Chez les trois autres artistes, la mise en scène, dotée d’un brin d’humour, est plus affaire de manipulation. Haut perché, le vidéo Climbing around my room de la britannique Lucy Gunning ravit. Une fille en robe rouge joue à l’acrobate en rasant de long en large les meubles et les éléments d’architecture de la chambre de l’artiste. Avec un mouvement lent et une économie de moyens, les images nous gardent littéralement captifs alors que l’on s’accroche à l’action comme à un suspense.

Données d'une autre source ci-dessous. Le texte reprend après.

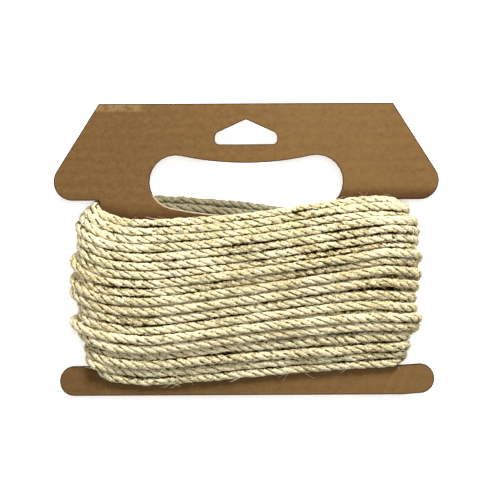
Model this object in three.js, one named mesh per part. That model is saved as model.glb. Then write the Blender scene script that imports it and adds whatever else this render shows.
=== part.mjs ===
// A length of sisal rope wound on a die-cut card winder, lying on its back.
// Millimetres. X runs along the turns, Y runs towards the hand hole and the hanging slot, and Z points up,
// out of the front of the card. The origin lies on the surface, under the middle of the card.

import * as THREE from 'three';

// Rope
const ROPE_DIAMETER = 4.8;
const ROPE_RADIUS = ROPE_DIAMETER / 2;

// Board of the card, and the clear gap that the rope keeps from it
const BOARD = 3.0;
const GAP = 0.3;

// Card outline
const TOP_Y = 80.5;
const BOTTOM_Y = -80.5;
const TOP_HALF_WIDTH = 80.6;
const WING_HALF_WIDTH = 105.8;
const WING_UNDERSIDE_Y = 27.4;
const WING_ROUND = 10.5;
const NECK_HALF_WIDTH = 80.5;
const NECK_ROUND = 1.5;
const BAR_TOP_Y = -64.2;
const BAR_HALF_WIDTH = 103.4;
const BAR_ROUND = 7.9;
const CORNER_ROUND = 0.5;
const ARC_STEPS = 6;

// The right end of the bar is bent a little towards the rope, at a crease
const CREASE_X = 86.0;
const CREASE_TILT = THREE.MathUtils.degToRad(4.5);

// Hand hole: a slot of one width along an arc, with round ends
const HAND_SLOT_RADIUS = 175.4;
const HAND_SLOT_LOWEST_Y = 33.2;
const HAND_SLOT_HALF_LENGTH = 38.6;
const HAND_SLOT_HALF_WIDTH = 14.55;

// Hanging slot: a flat triangle with short upright sides
const HANG_APEX_Y = 71.5;
const HANG_SHOULDER_Y = 63.9;
const HANG_FLOOR_Y = 58.0;
const HANG_HALF_WIDTH = 17.1;
const HANG_SHOULDER_ROUND = 3.5;
const HANG_FLOOR_ROUND = 2.5;

// Stations along the front of a turn, where its height is known
const STATIONS = [
  { name: 'left', x: -80.6 },
  { name: 'dip', x: -53.0 },
  { name: 'middle', x: 2.0 },
  { name: 'right', x: 57.0 },
  { name: 'edge', x: 84.0 },
];

// The turns on the front, from the top one to the bottom one. The first five columns are the height Y of the
// turn's centre at each station. The bulges are how far the turn stands out past the neck of the card.
const TURNS = [
  { left: 20.2, dip: 15.0, middle: 18.1, right: 26.2, edge: 26.4, bulgeLeft: 5.0, bulgeRight: 7.0 },
  { left: 14.4, dip: 10.5, middle: 14.5, right: 22.7, edge: 22.3, bulgeLeft: 11.0, bulgeRight: 9.0 },
  { left: 9.7, dip: 6.2, middle: 10.4, right: 18.4, edge: 19.4, bulgeLeft: 14.0, bulgeRight: 11.0 },
  { left: 4.7, dip: 1.7, middle: 6.0, right: 13.4, edge: 16.1, bulgeLeft: 13.0, bulgeRight: 13.0 },
  { left: -0.3, dip: -3.4, middle: 1.2, right: 8.7, edge: 11.8, bulgeLeft: 12.0, bulgeRight: 15.0 },
  { left: -5.4, dip: -8.4, middle: -3.3, right: 4.0, edge: 6.3, bulgeLeft: 12.0, bulgeRight: 14.5 },
  { left: -10.9, dip: -12.9, middle: -7.3, right: -0.3, edge: 1.9, bulgeLeft: 14.0, bulgeRight: 14.5 },
  { left: -15.0, dip: -17.0, middle: -11.3, right: -3.4, edge: -1.0, bulgeLeft: 15.5, bulgeRight: 15.5 },
  { left: -19.5, dip: -22.1, middle: -15.4, right: -7.5, edge: -5.1, bulgeLeft: 16.0, bulgeRight: 15.0 },
  { left: -25.2, dip: -27.3, middle: -20.5, right: -13.0, edge: -11.2, bulgeLeft: 17.0, bulgeRight: 16.5 },
  { left: -30.3, dip: -32.6, middle: -26.2, right: -18.9, edge: -18.3, bulgeLeft: 15.5, bulgeRight: 15.0 },
  { left: -35.4, dip: -38.6, middle: -31.1, right: -24.4, edge: -25.2, bulgeLeft: 13.0, bulgeRight: 13.5 },
  { left: -40.4, dip: -43.6, middle: -36.2, right: -30.7, edge: -31.3, bulgeLeft: 12.5, bulgeRight: 14.5 },
  { left: -45.8, dip: -48.5, middle: -41.9, right: -36.7, edge: -36.8, bulgeLeft: 14.5, bulgeRight: 17.0 },
  { left: -50.6, dip: -53.7, middle: -47.4, right: -42.2, edge: -42.1, bulgeLeft: 12.0, bulgeRight: 15.5 },
  { left: -54.7, dip: -58.0, middle: -52.7, right: -48.5, edge: -47.7, bulgeLeft: 11.0, bulgeRight: 10.5 },
  { left: -59.1, dip: -62.4, middle: -58.1, right: -54.5, edge: -53.2, bulgeLeft: 9.5, bulgeRight: 10.0 },
  { left: -63.3, dip: -67.3, middle: -63.3, right: -59.5, edge: -58.5, bulgeLeft: 7.0, bulgeRight: 7.5 },
  { left: -67.1, dip: -71.6, middle: -67.5, right: -63.0, edge: -62.1, bulgeLeft: 5.0, bulgeRight: 5.0 },
];

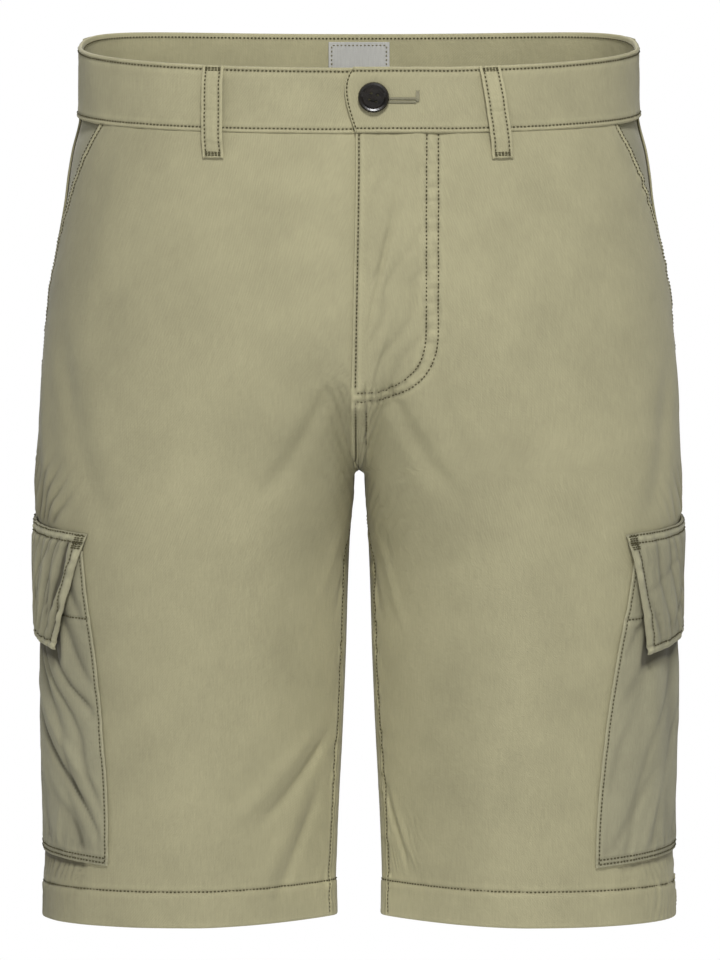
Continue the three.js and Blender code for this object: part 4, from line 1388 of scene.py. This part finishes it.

La position périlleuse de l’écran vidéo, celle critique entre corps et objet et l’humour fin de l’œuvre rendent celle-ci fort attachante. Avec The horse impressionnist, cette symbiose a un moindre impact.

Dans un mode plus poétique, le français Jochim Mogarra réanime les objets courants de consommation en les transposant dans le domaine de l’imaginaire. Ainsi construit-il des paysages à partir de pots de yaourt ou de vases en grès renversés (qui devient un Mont perdu). L’idée n’est pas nouvelle en soi. Or Mogarra déride l’intellect en utilisant la méthode du croquis ou « dessin photographique » et d’aphorismes tels que : « La faculté de confondre intelligence et décoration d’intérieur » transcrit sous le pot de fleur profilé au fusain. Ironique et sympathique.

Chez l’autrichien Erwin Wurm, les photographies couleur grand format de jumeaux dont l’obésité de l’un a été trafiquée artificiellement nous laissent quelque peu de glace. De même avec la série de photos plus réduites One minute sculpture où différents objets se confondent ou modifient le corps humain. Ainsi une valise sur le dos d’une femme au sol à plat ventre, ou des stylos enfoncés dans les narines ou les oreilles d’un inconnu. On a du mal à adhérer à cette succession d’exercices ludiques où l’on sent la chose trop appuyée. D’autant plus que Wurm en remet avec une œuvre vidéo qui reprend en mouvement chacun des exercices à la manière d’un mode d’emploi. Ouf!

C’est peut-être la position de voyeur à laquelle nous convient la plupart des artistes (sauf chez Mogarra et Wurm) qu’il faut retenir en premier lieu de cette exposition. Une position délicate, tantôt inconfortable, tantôt attrayante qui apporte une note déviante aux moult démonstrations de la vie au quotidien.